У постели Григория Ивановича священнодействовал аптекарь Сиверс. Огромным термометром Цельсия, драгоценным инструментом, чуть ли не единственным на тысячеверстную округу, измерял он жар, отнявший у морехода память и сознание.
— Гм, ja… O, ja, — рассердился старик, разглядев ртутный столбик, поднявшийся за 40° деления термометра. — Простодушная горячайка, — немилосердно коверкая русские слова, ответил он на настойчивый, спрашивающий взгляд Натальи Алексеевны. — Es sei страшни шорт, aber милостифи бох! Будем лечить, — Колумбус русски soll nicht sterben.[61] Я до кризис переселяется на ваш клеб, Наталия Алексеевич…

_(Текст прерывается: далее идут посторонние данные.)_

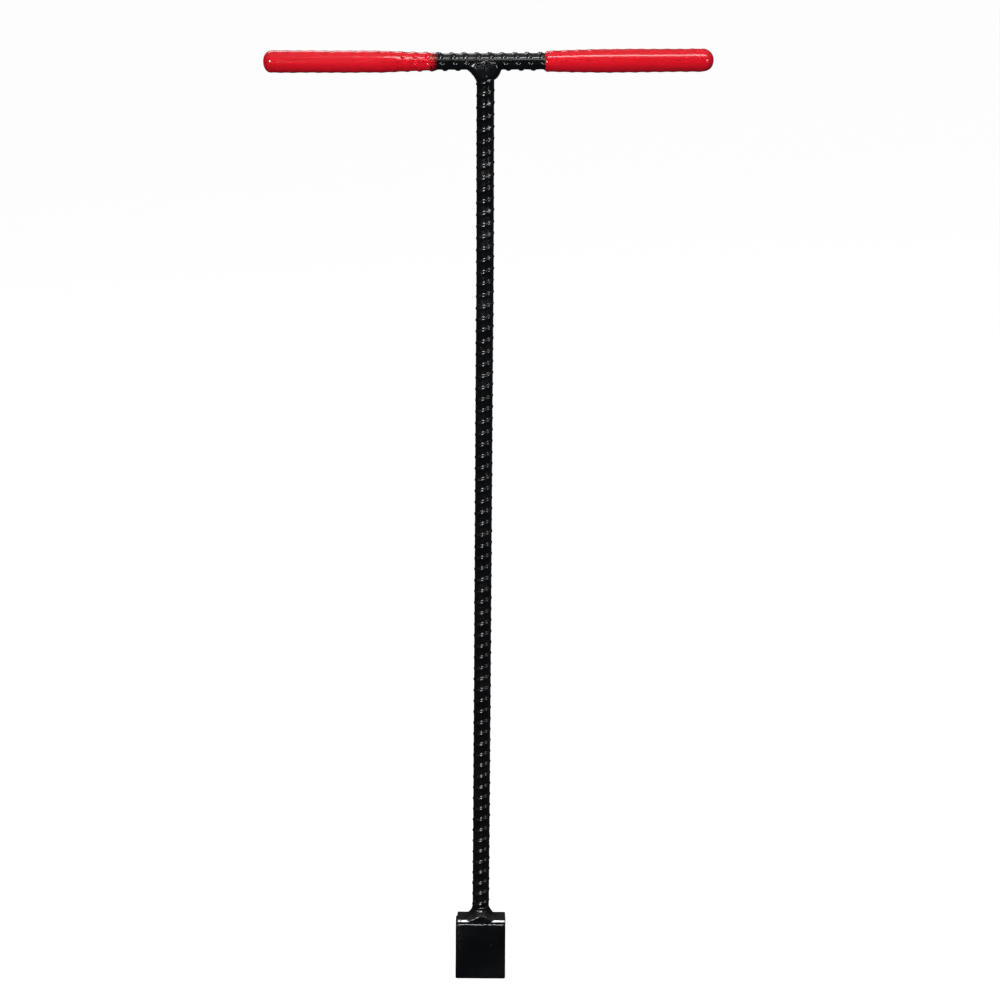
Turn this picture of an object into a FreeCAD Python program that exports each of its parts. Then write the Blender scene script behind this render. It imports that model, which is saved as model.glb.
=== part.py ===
"""T-handle post driver: a ribbed-bar shaft and crossbar, two dipped grips, and a rectangular socket.

Millimetres, +Z up, -Y is the front. The origin is the centre of the socket's mouth, on the shaft's axis,
so the tool stands on its socket with the T handle at the top.
"""

import FreeCAD, Part

import os
from math import cos, radians, sin

V = FreeCAD.Vector
UP = V(0, 0, 1)
ORIGIN = V(0, 0, 0)
DIAGONAL = cos(radians(45))

# Socket: a short piece of 2 x 1 inch box tube, open at the bottom, with a plate welded over the top
socket_width = 50.8
socket_depth = 25.4
socket_wall = 3.2
socket_corner = 2.2
socket_inner_corner = 0.8
socket_height = 58.7
rim_softening = 0.4

plate_width = 49.0
plate_depth = 24.4
plate_offset = 0.6
plate_thickness = 4.8
plate_corner = 1.5
plate_edge = 1.2
plate_bevel = 1.3
seam_height = 1.8
seam_corner = 2.0
seam_shoulder = 0.55

# Ribbed bar, 5/8 inch class: a round core, two ribs along it and slanted lugs between the ribs
core_diameter = 15.3
lug_diameter = 17.8
lug_thickness = 2.4
lug_slant = 20.0
lug_full_half_angle = 62.0
lug_end_half_angle = 81.0
lug_root_depth = 1.5
lug_toe_depth = 0.05
rib_diameter = 17.2
rib_width = 3.0

shaft_length = 867.0
shaft_lug_pitch = 11.5
shaft_first_lug = 4.7
shaft_rib_turn = 20.0
shaft_seat = 1.0

# Handle: its bar is a little off centre and a little out of square, as welded
cross_bar_length = 422.0
cross_bar_lug_pitch = 12.05
cross_bar_first_lug = 7.1
cross_bar_rib_turn = -14.0
handle_offset = 2.6
handle_tilt = 0.6

grip_end_cover = 3.0
grip_inner_end = {"left": -45.5, "right": 56.8}
left_grip_diameter = 20.4
left_grip_lip_diameter = 18.0
left_grip_taper = 65.0
right_grip_diameter = 22.2
right_grip_lip_diameter = 20.0
right_grip_taper = 50.0
grip_lip_round = 1.4
grip_dome = 8.0
dome_middle_along, dome_middle_out = 0.28, 0.74

# Welds: how far each bead reaches along the two pieces that it joins
left_weld_across, left_weld_down, left_weld_hollow = 11.5, 12.0, 2.4
right_weld_across, right_weld_down, right_weld_hollow = 7.5, 9.0, -0.6
handle_weld_coat = 0.5
handle_weld_width = 11.0
handle_weld_top = 2.5
handle_weld_root = 2.0
handle_weld_buried = 1.8
wrap_share_across, wrap_share_down = 0.45, 0.55
base_weld_across, base_weld_up, base_weld_hollow = 7.0, 10.0, 0.9
base_weld_coat = 0.2
weld_room = 60.0

# Places worked out from the sizes above
core_radius = core_diameter / 2
lug_radius = lug_diameter / 2
plate_top = socket_height + plate_thickness
handle_height = plate_top + shaft_length + core_radius
bar_left_end = handle_offset - cross_bar_length / 2
bar_right_end = handle_offset + cross_bar_length / 2


def polar(radius, degrees):
    """A point in the XY plane."""
    return V(radius * cos(radians(degrees)), radius * sin(radians(degrees)), 0)


def face_of(*edges):
    """A flat face inside a closed loop of edges, in any order."""
    return Part.Face(Part.Wire(Part.__sortEdges__([e.toShape() for e in edges])))


def rounded_block(width, depth, height, corner, base):
    """An upright block centred on the Z axis, with its four upright edges rounded."""
    block = Part.makeBox(width, depth, height, V(-width / 2, -depth / 2, base))
    upright = [e for e in block.Edges if abs(e.tangentAt(e.FirstParameter).z) > 0.99]
    return block.makeFillet(corner, upright)


def edges_at(shape, height):
    """The edges that lie flat at one height."""
    box_of = [(e, e.BoundBox) for e in shape.Edges]
    return [e for e, b in box_of if abs(b.ZMin - height) < 1e-3 and abs(b.ZMax - height) < 1e-3]


def lug_prism(length, facing):
    """An upright prism whose section is one lug seen end on: full height in the middle, sloping to nothing."""
    root = core_radius - lug_root_depth
    low, high = facing - lug_full_half_angle, facing + lug_full_half_angle
    first, last = facing - lug_end_half_angle, facing + lug_end_half_angle
    toe = core_radius - lug_toe_depth
    section = face_of(
        Part.Arc(polar(lug_radius, low), polar(lug_radius, facing), polar(lug_radius, high)),
        Part.LineSegment(polar(lug_radius, high), polar(toe, last)),
        Part.LineSegment(polar(toe, last), polar(root, last)),
        Part.Arc(polar(root, last), polar(root, facing), polar(root, first)),
        Part.LineSegment(polar(root, first), polar(toe, first)),
        Part.LineSegment(polar(toe, first), polar(lug_radius, low)),
    )
    return section.extrude(UP * length)


def lugs(length, pitch, first, facing):
    """One side's row of lugs, all slanted the same way round the bar."""
    span = 2 * lug_diameter
    slabs = []
    height = first
    while height < length:
        slab = Part.makeBox(span, span, lug_thickness, V(-span / 2, -span / 2, -lug_thickness / 2))
        slab.rotate(ORIGIN, polar(1, facing), lug_slant)
        slab.translate(UP * height)
        slabs.append(slab)
        height += pitch
    return lug_prism(length, facing).common(Part.makeCompound(slabs)).Solids


def ribbed_bar(length, pitch, first, facing):
    """A bar along +Z from the origin. One row of lugs faces the given direction, the other faces away from
    it half a pitch further on, and a rib runs along the bar on each side between them."""
    core = Part.makeCylinder(core_radius, length)
    rib_envelope = Part.makeCylinder(rib_diameter / 2, length)
    rib_slab = Part.makeBox(rib_diameter, rib_width, length, V(-rib_diameter / 2, -rib_width / 2, 0))
    rib_slab.rotate(ORIGIN, UP, facing + 90)
    raised = [rib_envelope.common(rib_slab)]
    raised += lugs(length, pitch, first, facing)
    raised += lugs(length, pitch, first + pitch / 2 - (pitch if first > pitch / 2 else 0), facing + 180)
    return core.multiFuse(raised).removeSplitter()


def in_handle_place(shape):
    """Move a piece built round the crossbar's own axis, at height 0, to its place at the top of the shaft."""
    placed = shape.copy()
    placed.rotate(ORIGIN, V(0, 1, 0), -handle_tilt)
    placed.translate(UP * handle_height)
    return placed


def make_cross_bar():
    """The crossbar along X at height 0: lugs face up and down, and its front rib lies a little above the middle."""
    bar = ribbed_bar(cross_bar_length, cross_bar_lug_pitch, cross_bar_first_lug, 180 + cross_bar_rib_turn)
    bar.rotate(ORIGIN, V(0, 1, 0), 90)
    bar.translate(V(bar_left_end, 0, 0))
    return bar


def make_shaft_bar(cross_bar):
    """The upright bar, with a shallow saddle in its top where the crossbar sits."""
    bar = ribbed_bar(shaft_length + shaft_seat, shaft_lug_pitch, shaft_first_lug, 270 + shaft_rib_turn)
    bar.translate(UP * plate_top)
    return bar.cut(cross_bar)


def make_socket_tube():
    tube = rounded_block(socket_width, socket_depth, socket_height, socket_corner, 0)
    tube = tube.makeFillet(rim_softening, edges_at(tube, 0))
    hollow = rounded_block(
        socket_width - 2 * socket_wall,
        socket_depth - 2 * socket_wall,
        socket_height,
        socket_inner_corner,
        0,
    )
    return tube.cut(hollow)


def make_cap_plate():
    """The plate sits a little to the right. It has softened top edges, and a bevel that the seam weld fills."""
    plate = rounded_block(plate_width, plate_depth, plate_thickness, plate_corner, socket_height)
    plate.translate(V(plate_offset, 0, 0))
    plate = plate.makeFillet(plate_edge, edges_at(plate, plate_top))
    return plate.makeChamfer(plate_bevel, edges_at(plate, socket_height))


def make_cap_seam_weld(cap_plate):
    """The bead all round between the plate's bevel and the rim of the tube."""
    bead = rounded_block(socket_width, socket_depth, seam_height, seam_corner, socket_height)
    bead = bead.makeChamfer(seam_shoulder, edges_at(bead, socket_height + seam_height))
    core = Part.makeBox(
        socket_width - 2 * socket_wall,
        socket_depth - 2 * socket_wall,
        plate_thickness,
        V(socket_wall - socket_width / 2, socket_wall - socket_depth / 2, socket_height),
    )
    return bead.cut(cap_plate).cut(core)


def concave_collar(radius, across, along, hollow):
    """A ring round +Z at height 0: it reaches across at the bottom, and fades into the radius at the top."""
    foot, head = V(radius + across, 0, 0), V(radius, 0, along)
    inward = hollow * DIAGONAL
    middle = V(radius + across / 2 - inward, 0, along / 2 - inward)
    profile = face_of(
        Part.LineSegment(ORIGIN, foot),
        Part.Arc(foot, middle, head),
        Part.LineSegment(head, V(0, 0, along)),
        Part.LineSegment(V(0, 0, along), ORIGIN),
    )
    return profile.revolve(ORIGIN, UP, 360)


def make_shaft_base_weld(shaft_bar):
    """The collar of weld where the shaft stands on the plate, cut short by the plate's front and back."""
    coat = lug_radius + base_weld_coat
    collar = concave_collar(coat, base_weld_across, base_weld_up, base_weld_hollow)
    collar.translate(UP * plate_top)
    reach = plate_depth / 2 - plate_edge
    room = Part.makeBox(weld_room, 2 * reach, weld_room, V(-weld_room / 2, -reach, plate_top))
    return collar.common(room).cut(shaft_bar)


def make_handle_weld(side, across, down, hollow, cross_bar, shaft_bar):
    """One corner of the T joint, as a rounded web under the crossbar and half of the coat of weld that wraps
    both bars. side is -1 for the left and 1 for the right."""
    coat = lug_radius + handle_weld_coat
    under = handle_height - core_radius
    inner, outer = side * (core_radius - handle_weld_root), side * (coat + across)
    low, high = under - down, under + handle_weld_buried
    toe, corner = V(side * coat, 0, low), V(outer, 0, under)
    inward = hollow * DIAGONAL
    middle = V(side * (coat + across / 2 - inward), 0, under - down / 2 + inward)
    web = face_of(
        Part.LineSegment(V(inner, 0, low), toe),
        Part.Arc(toe, middle, corner),
        Part.LineSegment(corner, V(outer, 0, high)),
        Part.LineSegment(V(outer, 0, high), V(inner, 0, high)),
        Part.LineSegment(V(inner, 0, high), V(inner, 0, low)),
    )
    web = web.extrude(V(0, handle_weld_width, 0))
    web.translate(V(0, -handle_weld_width / 2, 0))
    wrap_low = under - down * wrap_share_down
    wrap_out = coat + across * wrap_share_across
    round_shaft = Part.makeCylinder(coat, handle_height - wrap_low, V(0, 0, wrap_low))
    round_bar = Part.makeCylinder(coat, wrap_out, V(0, 0, handle_height), V(side, 0, 0))
    joined = web.multiFuse([round_shaft, round_bar])
    room_left = 0 if side > 0 else -weld_room
    room_low = handle_height - handle_weld_top - weld_room
    room = Part.makeBox(weld_room, weld_room, weld_room, V(room_left, -weld_room / 2, room_low))
    bead = joined.common(room).cut(cross_bar).cut(shaft_bar)
    return max(bead.Solids, key=lambda solid: solid.Volume)


def grip_outline(tip, inner, radius, lip_radius, taper):
    """Half the outline of a grip along X: a domed tip, a straight grip, a taper and a rounded lip."""
    toward = 1 if inner > tip else -1
    knee = V(inner - toward * taper, radius, 0)
    shoulder = V(tip + toward * grip_dome, radius, 0)
    dome_middle = V(tip + toward * grip_dome * dome_middle_along, radius * dome_middle_out, 0)
    lip = V(inner - toward * grip_lip_round, lip_radius, 0)
    lip_foot = V(inner, lip_radius - grip_lip_round, 0)
    lip_inset = grip_lip_round * (1 - DIAGONAL)
    lip_middle = V(inner - toward * lip_inset, lip_radius - lip_inset, 0)
    return face_of(
        Part.Arc(V(tip, 0, 0), dome_middle, shoulder),
        Part.LineSegment(shoulder, knee),
        Part.LineSegment(knee, lip),
        Part.Arc(lip, lip_middle, lip_foot),
        Part.LineSegment(lip_foot, V(inner, 0, 0)),
        Part.LineSegment(V(inner, 0, 0), V(tip, 0, 0)),
    )


def make_grip(tip, inner, diameter, lip_diameter, taper, cross_bar):
    """A dipped vinyl grip round the crossbar's end, filled in between the lugs."""
    outline = grip_outline(tip, inner, diameter / 2, lip_diameter / 2, taper)
    return outline.revolve(ORIGIN, V(1, 0, 0), 360).cut(cross_bar)


def build():
    level_bar = make_cross_bar()
    cross_bar = in_handle_place(level_bar)
    shaft_bar = make_shaft_bar(cross_bar)
    cap_plate = make_cap_plate()
    left_grip = make_grip(
        bar_left_end - grip_end_cover,
        grip_inner_end["left"],
        left_grip_diameter,
        left_grip_lip_diameter,
        left_grip_taper,
        level_bar,
    )
    right_grip = make_grip(
        bar_right_end + grip_end_cover,
        grip_inner_end["right"],
        right_grip_diameter,
        right_grip_lip_diameter,
        right_grip_taper,
        level_bar,
    )
    return {
        "socket_tube": make_socket_tube(),
        "cap_plate": cap_plate,
        "cap_seam_weld": make_cap_seam_weld(cap_plate),
        "shaft_bar": shaft_bar,
        "shaft_base_weld": make_shaft_base_weld(shaft_bar),
        "cross_bar": cross_bar,
        "left_handle_weld": make_handle_weld(
            -1, left_weld_across, left_weld_down, left_weld_hollow, cross_bar, shaft_bar
        ),
        "right_handle_weld": make_handle_weld(
            1, right_weld_across, right_weld_down, right_weld_hollow, cross_bar, shaft_bar
        ),
        "left_grip": in_handle_place(left_grip),
        "right_grip": in_handle_place(right_grip),
    }


os.makedirs("parts", exist_ok=True)
for node, shape in build().items():
    shape.exportStep(f"parts/{node}.step")
    box = shape.BoundBox
    print(
        f"{node}: {len(shape.Solids)} solid, valid {shape.isValid()}, {shape.Volume:.0f} mm3,",
        f"{box.XLength:.1f} x {box.YLength:.1f} x {box.ZLength:.1f}",
    )
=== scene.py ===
"""Looks for the T-handle post driver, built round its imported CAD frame. Metres, +Z up, -Y is the front."""

from math import cos, pi, radians, sin, tan

import bmesh
import bpy
import numpy as np
from mathutils import Matrix, Vector


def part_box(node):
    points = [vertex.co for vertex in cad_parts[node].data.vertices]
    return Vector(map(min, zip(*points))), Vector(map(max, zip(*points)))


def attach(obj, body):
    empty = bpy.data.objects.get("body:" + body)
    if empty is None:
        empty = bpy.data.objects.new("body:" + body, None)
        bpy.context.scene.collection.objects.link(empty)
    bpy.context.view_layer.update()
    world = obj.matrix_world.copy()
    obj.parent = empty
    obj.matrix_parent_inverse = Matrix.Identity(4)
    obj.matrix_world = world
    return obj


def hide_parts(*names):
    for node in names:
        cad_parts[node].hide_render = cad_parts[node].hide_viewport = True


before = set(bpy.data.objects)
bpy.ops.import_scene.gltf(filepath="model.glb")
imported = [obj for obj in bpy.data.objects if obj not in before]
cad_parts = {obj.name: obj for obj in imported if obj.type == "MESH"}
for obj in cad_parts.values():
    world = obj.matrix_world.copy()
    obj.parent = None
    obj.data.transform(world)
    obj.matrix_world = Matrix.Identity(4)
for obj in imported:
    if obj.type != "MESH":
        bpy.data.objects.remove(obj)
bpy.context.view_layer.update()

MM = 0.001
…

Старик Сиверс, швед по рождению, служивший когда-то врачом в армии так называемого великого Фридриха и попавший в Сибирь тридцать лет назад после пленения в роковом для немцев сражении под Кунерсдорфом, прочно обосновался в Иркутске и не пожелал воспользоваться дарованным, Екатериной II, разрешением вернуться в Европу.
Старый Сиверс был своим человеком в доме Шелиховых и души не чаял в славном мореходе. Сын Сиверса, худосочный иркутский канцелярист Адам Сиверс, по рекомендации, умело ввернутой в беседе с Безбородко Григорием Ивановичем пять лет назад, был зачислен переводчиком и суперкарго[62] в направленное вскоре после того из Иркутска посольство в Японию. Посольство возглавляли немцы: гижигинский исправник поручик Адам Лаксман и отец его, носивший фантастический титул «минералогического советника кабинета», лекарь Эрих Лаксман.
Посольство успеха не имело из-за немецкого чванства и глупости, как объяснял это Сиверс-отец, однако Сиверсу-сыну оно принесло чин титулярного советника и повышение по службе.
К чудачествам старого Сиверса относили пристрастие его к китайской медицине и фармакопее: к чудному корню женьшень, пантам маралов и другим чудодейственным средствам, перекочевавшим из страны Тибета и далекой Индии.
Заветная аптечка была перенесена в дом Шелиховых и, возможно, сделала свое дело. Усилия Сиверса подкреплялись любовью и волей Натальи Алексеевны в борьбе за жизнь любимого человека. Но верней всего думать, что и в этот раз, в последний может быть, сказалась могучая натура морехода.